Bachir-Chouikh: But of course! Algeria is a very young society, and we have created generations of hopelessness – by no means should this excuse or explain terrorism. But weapons are being placed in the hands of these youth. We have more or less created the conditions for them to be used as the trigger. But I believe that violence and terrorism stem from the feeling of injustice.

Then injustice in Algeria must be greater than in Egypt or in Morocco, because there is more violence in Algeria.

Bachir-Chouikh: One can't really say that. There is actually no difference. But the reaction always depends on the respective mentality of the people and their history. Algeria carries a specific historical burden – a history of resistance against injustice and a history of 130 years of colonialism – which is quite a lot.

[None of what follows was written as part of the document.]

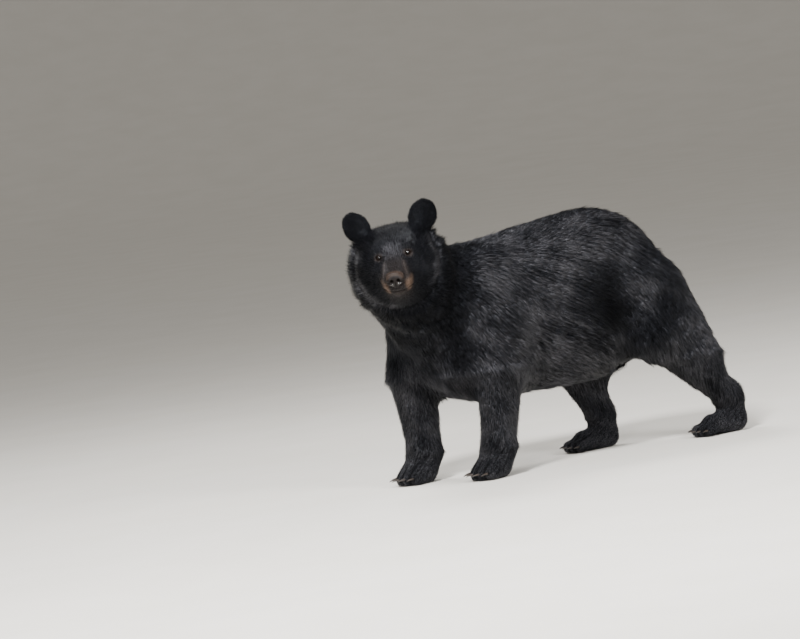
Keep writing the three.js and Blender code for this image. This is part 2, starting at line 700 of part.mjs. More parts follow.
// The mouth line: a horseshoe groove round the front and sides of the muzzle.
function lipSeam() {
  const [height, inner] = LIP_SEAM;
  const front = -MUZZLE_LENGTH + 14;
  const shape = new THREE.Shape()
    .moveTo(-90, MOUTH_CORNER_Y)
    .lineTo(-90, front - 60)
    .lineTo(90, front - 60)
    .lineTo(90, MOUTH_CORNER_Y)
    .lineTo(inner + 4, MOUTH_CORNER_Y);
  shape.lineTo(inner, front + 46);
  shape.absarc(0, front + inner, inner, 0, -Math.PI, true);
  shape.lineTo(-inner - 4, MOUTH_CORNER_Y);
  const g = new THREE.ExtrudeGeometry(shape, { depth: height, bevelEnabled: false, curveSegments: 10 });
  return solid(g.translate(0, MUZZLE_LENGTH, 0).rotateX(-MOUTH_DROP).translate(0, -MUZZLE_LENGTH, MOUTH_Z));
}

// The ruff: flat tapered locks in two rows that overlap, rooted behind the cheeks and under the
// chin and swept back over the neck, each a little different in size and lean.
const between = ([low, high], draw) => low + (high - low) * draw();

function lock(angle, ahead, draw) {
  const [length, width, thickness] = RUFF_LOCK.map((v) => v * between(LOCK_SIZES, draw));
  const out = new THREE.Vector3(...HEAD_ROOT.normal).normalize();
  const across = new THREE.Vector3(1, 0, 0);
  const up = new THREE.Vector3().crossVectors(out, across);
  const spoke = across.clone().multiplyScalar(Math.cos(angle)).addScaledVector(up, Math.sin(angle));
  const hub = new THREE.Vector3(...HEAD_ROOT.point).addScaledVector(out, ahead + between(LOCK_STAGGER, draw));
  let reach = OVERSIZE;
  while (headFlesh(...hub.clone().addScaledVector(spoke, reach).toArray()) > 0) reach -= SEARCH_STEP;
  const root = hub.addScaledVector(spoke, reach);
  const around = new THREE.Vector3().crossVectors(out, spoke);
  const sweep = out.clone().negate().addScaledVector(around, between(LOCK_LEAN, draw)).normalize();
  const rise = LOCK_RISE * between(LOCK_SIZES, draw);
  const heights = [-LOCK_SUNK, LOCK_CLEAR, (LOCK_CLEAR + rise) / 2, rise];
  const points = [];
  LOCK_SHAPE.forEach(([along, wide, thick], k) => {
    const p = root.clone().addScaledVector(sweep, along * length);
    let n;
    for (let step = 0; step < 3; step++) {
      n = new THREE.Vector3(...slope(headFlesh, p.toArray())).normalize();
      p.addScaledVector(n, -headFlesh(...p.toArray()));
    }
    p.addScaledVector(n, heights[k]);
    const side = new THREE.Vector3().crossVectors(sweep, n).normalize();
    const ring = [side, n.clone().negate(), side.clone().negate(), n];
    if (!wide) points.push(p);
    else ring.forEach((r, i) => points.push(p.clone().addScaledVector(r, (i % 2 ? thick * thickness : wide * width) / 2)));
  });
  const tip = points.length - 1;
  const faces = [0, 2, 1, 0, 3, 2];
  for (let i = 0; i < 4; i++) {
    const j = (i + 1) % 4;
    for (const a of [0, 4]) faces.push(a + i, a + j, a + 4 + j, a + i, a + 4 + j, a + 4 + i);
    faces.push(8 + i, 8 + j, tip);
  }
  const g = new THREE.BufferGeometry().setFromPoints(points);
  g.setIndex(faces);
  return solid(g);
}

function ruff() {
  let seed = LOCK_SEED;
  const draw = () => (seed = (seed * SEED_FACTOR + SEED_STEP) >>> 0) / 2 ** 32;
  const [from, to] = RUFF_ARC.map(THREE.MathUtils.degToRad);
  return RUFF_ROWS.flatMap(([ahead, count]) =>
    Array.from({ length: count }, (_, i) =>
      lock(from + ((i + between(LOCK_PLACE, draw)) / count) * (to - from), ahead, draw),
    ),
  );
}

function head() {
  let made = skin(headFlesh, [-210, -175, -290], [210, 240, 150], CELL.head, FACE_FOCUS, FACE_REACH)
    .intersect(half(HEAD_ROOT.point, HEAD_ROOT.normal));
  for (const each of ruff()) made = made.add(each);
  for (const side of Object.values(SIDES)) {
    const { facing, centre } = eyeSet(side);
    const slit = ball(EYE_OPENING, [0, -EYEBALL_RADIUS, 0], 12, 8)
      .applyQuaternion(new THREE.Quaternion().setFromUnitVectors(new THREE.Vector3(0, -1, 0), facing))
      .translate(...centre.toArray());
    made = made
      .add(eyeSphere(side, LID_THICKNESS))
      .subtract(solid(slit))
      .subtract(eyeSphere(side, GAP))
      .subtract(ear(side, GAP));
  }
  const philtrum = solid(
    new THREE.BoxGeometry(2, 24, 24).translate(0, -MUZZLE_LENGTH + 2, MOUTH_Z + 12),
  );
  return made.subtract(lipSeam()).subtract(philtrum).subtract(nose(SOCKET_GAP));
}

headGroup.add(mesh("head", head(), BLACK_FUR()), mesh("nose", nose(), NOSE_SKIN()));
for (const [name, side] of Object.entries(SIDES)) {
  headGroup.add(mesh(`ear_${name}`, ear(side), BLACK_FUR()));
  headGroup.add(mesh(`eye_${name}`, eyeSphere(side), EYE_BROWN()));
}

const body = new THREE.Group();
body.add(torso(), neck(), tail(), headGroup);
for (const name of Object.keys(SIDES)) body.add(...forelegParts(name), ...hindLegParts(name));

// The origin lies on the floor under the middle of the whole figure.
const reach = new THREE.Box3().setFromObject(body, true);
const middle = reach.getCenter(new THREE.Vector3());
body.position.set(-middle.x, -middle.y, -reach.min.z);
const bear = new THREE.Group();
bear.add(body);

export default bear;
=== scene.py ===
import math
import bmesh
import bpy
import numpy as np
from mathutils import Matrix, Vector
from mathutils.bvhtree import BVHTree


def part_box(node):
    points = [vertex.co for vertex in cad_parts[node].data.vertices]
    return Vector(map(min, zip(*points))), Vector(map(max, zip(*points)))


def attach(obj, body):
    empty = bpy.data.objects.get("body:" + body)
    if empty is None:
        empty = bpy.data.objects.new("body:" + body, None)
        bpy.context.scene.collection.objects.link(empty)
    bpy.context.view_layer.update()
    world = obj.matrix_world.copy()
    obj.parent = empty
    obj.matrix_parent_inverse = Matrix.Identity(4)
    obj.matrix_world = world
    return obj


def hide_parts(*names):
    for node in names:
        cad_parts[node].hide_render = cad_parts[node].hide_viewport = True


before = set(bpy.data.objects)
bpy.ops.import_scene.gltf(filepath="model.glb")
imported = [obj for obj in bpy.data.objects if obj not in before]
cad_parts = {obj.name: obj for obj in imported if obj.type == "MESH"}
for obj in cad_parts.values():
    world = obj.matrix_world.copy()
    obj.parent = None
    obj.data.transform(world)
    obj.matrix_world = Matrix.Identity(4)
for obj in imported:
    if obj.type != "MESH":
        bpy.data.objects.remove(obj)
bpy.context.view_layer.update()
bpy.ops.object.select_all(action="DESELECT")

# ---- The view --------------------------------------------------------------------------------
# A long lens at standing height, three-quarters on to the bear's left front, rolled a little
# so that the ground runs up to the right.
VIEW_TURN, VIEW_DOWN, VIEW_ROLL = math.radians(60), math.radians(4), math.radians(8)
DISTANCE = 18.0
LENS, FILM_WIDTH, SEES_TO = 216, 36, 500  # millimetres, millimetres, metres
BODY_AT = Vector((-0.0461, 0.0238, 0.5))  # what the camera stands off from
AIM = Vector((-0.3073, -0.4132, 0.6095))  # what it is turned to
level = math.cos(VIEW_DOWN)
back = Vector((math.sin(VIEW_TURN) * level, -math.cos(VIEW_TURN) * level, math.sin(VIEW_DOWN)))
right = Vector((math.cos(VIEW_TURN), math.sin(VIEW_TURN), 0))
up = back.cross(right)
stand = BODY_AT + DISTANCE * back
back = (stand - AIM).normalized()
view_right = math.cos(VIEW_ROLL) * right - math.sin(VIEW_ROLL) * up
view_right = (view_right - back * view_right.dot(back)).normalized()
turned = Matrix((view_right, back.cross(view_right), back)).transposed().to_4x4()
bpy.ops.object.camera_add()
camera = bpy.context.object
camera.name = "view_camera"
camera.matrix_world = Matrix.Translation(stand) @ turned
camera.data.lens = LENS
camera.data.sensor_width = FILM_WIDTH
camera.data.dof.use_dof = False
camera.data.clip_end = SEES_TO
bpy.context.scene.camera = camera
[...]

People in Algeria have not lived under worse conditions than people in Egypt or in Morocco! Economically they have been better off. Nobody is starving on the streets. There is compulsory schooling, even health care is free. But this alone is not enough.

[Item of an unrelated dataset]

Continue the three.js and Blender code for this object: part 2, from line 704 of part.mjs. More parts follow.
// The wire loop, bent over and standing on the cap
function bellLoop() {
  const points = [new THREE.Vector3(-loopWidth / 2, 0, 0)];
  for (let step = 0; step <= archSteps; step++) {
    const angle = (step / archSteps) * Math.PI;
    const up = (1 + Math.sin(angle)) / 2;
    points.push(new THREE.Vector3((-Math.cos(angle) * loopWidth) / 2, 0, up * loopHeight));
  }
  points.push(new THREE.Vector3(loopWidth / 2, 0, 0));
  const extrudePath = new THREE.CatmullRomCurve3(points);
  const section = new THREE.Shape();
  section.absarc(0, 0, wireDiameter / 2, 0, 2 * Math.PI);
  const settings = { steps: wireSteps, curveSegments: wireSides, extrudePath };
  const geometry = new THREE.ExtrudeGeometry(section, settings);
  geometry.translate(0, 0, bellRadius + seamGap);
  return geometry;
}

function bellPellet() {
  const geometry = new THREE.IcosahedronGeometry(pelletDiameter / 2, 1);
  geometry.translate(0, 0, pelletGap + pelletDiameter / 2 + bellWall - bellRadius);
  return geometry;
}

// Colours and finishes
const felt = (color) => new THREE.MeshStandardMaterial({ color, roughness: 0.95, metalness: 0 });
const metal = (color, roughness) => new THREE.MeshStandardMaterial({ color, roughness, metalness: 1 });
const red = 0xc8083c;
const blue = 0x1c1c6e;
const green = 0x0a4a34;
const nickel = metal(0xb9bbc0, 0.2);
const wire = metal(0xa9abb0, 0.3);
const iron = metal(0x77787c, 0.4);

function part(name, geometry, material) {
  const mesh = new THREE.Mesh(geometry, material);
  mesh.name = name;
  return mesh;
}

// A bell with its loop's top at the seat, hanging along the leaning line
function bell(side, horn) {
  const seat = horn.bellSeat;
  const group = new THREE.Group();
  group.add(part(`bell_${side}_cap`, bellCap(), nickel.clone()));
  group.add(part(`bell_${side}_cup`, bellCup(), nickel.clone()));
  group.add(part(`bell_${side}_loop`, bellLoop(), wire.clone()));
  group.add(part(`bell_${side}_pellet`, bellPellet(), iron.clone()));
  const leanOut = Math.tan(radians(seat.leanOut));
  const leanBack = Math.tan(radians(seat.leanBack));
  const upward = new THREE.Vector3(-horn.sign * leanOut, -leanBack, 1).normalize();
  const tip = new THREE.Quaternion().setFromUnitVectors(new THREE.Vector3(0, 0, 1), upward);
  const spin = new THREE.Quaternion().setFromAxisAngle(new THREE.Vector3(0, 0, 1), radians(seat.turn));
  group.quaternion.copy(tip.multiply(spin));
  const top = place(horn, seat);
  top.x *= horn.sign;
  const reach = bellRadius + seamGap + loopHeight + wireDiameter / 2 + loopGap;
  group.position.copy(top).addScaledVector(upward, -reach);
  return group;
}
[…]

You made the film "Rachida" two years ago. Much has happened since then. If you were to look back now, have you become estranged from parts of "Rachida," or do you see the film from another perspective?

Bachir-Chouikh: Terrorism is no longer the same! Social conditions and everyday life have not changed, nor the mentality. But violence is no longer as omnipresent as I showed it in my film…

What do you hope for the future, for the people in the countryside whom you showed in your film as well as for people who live in the city, like Rachida?

Bachir-Chouikh: One can no longer hope that the future will be better. The present determines what will happen in the future.

That sounds a bit pessimistic.

Bachir-Chouikh: No, perhaps I am growing less passionate and angry as I get older – but I still have hope. Without hope I couldn't make films and wouldn't spend four years searching for money.

The situation will change, but it's not possible to change problems which have developed over centuries within three or four years. It needs time. To change the future, the mentality in the present has to change.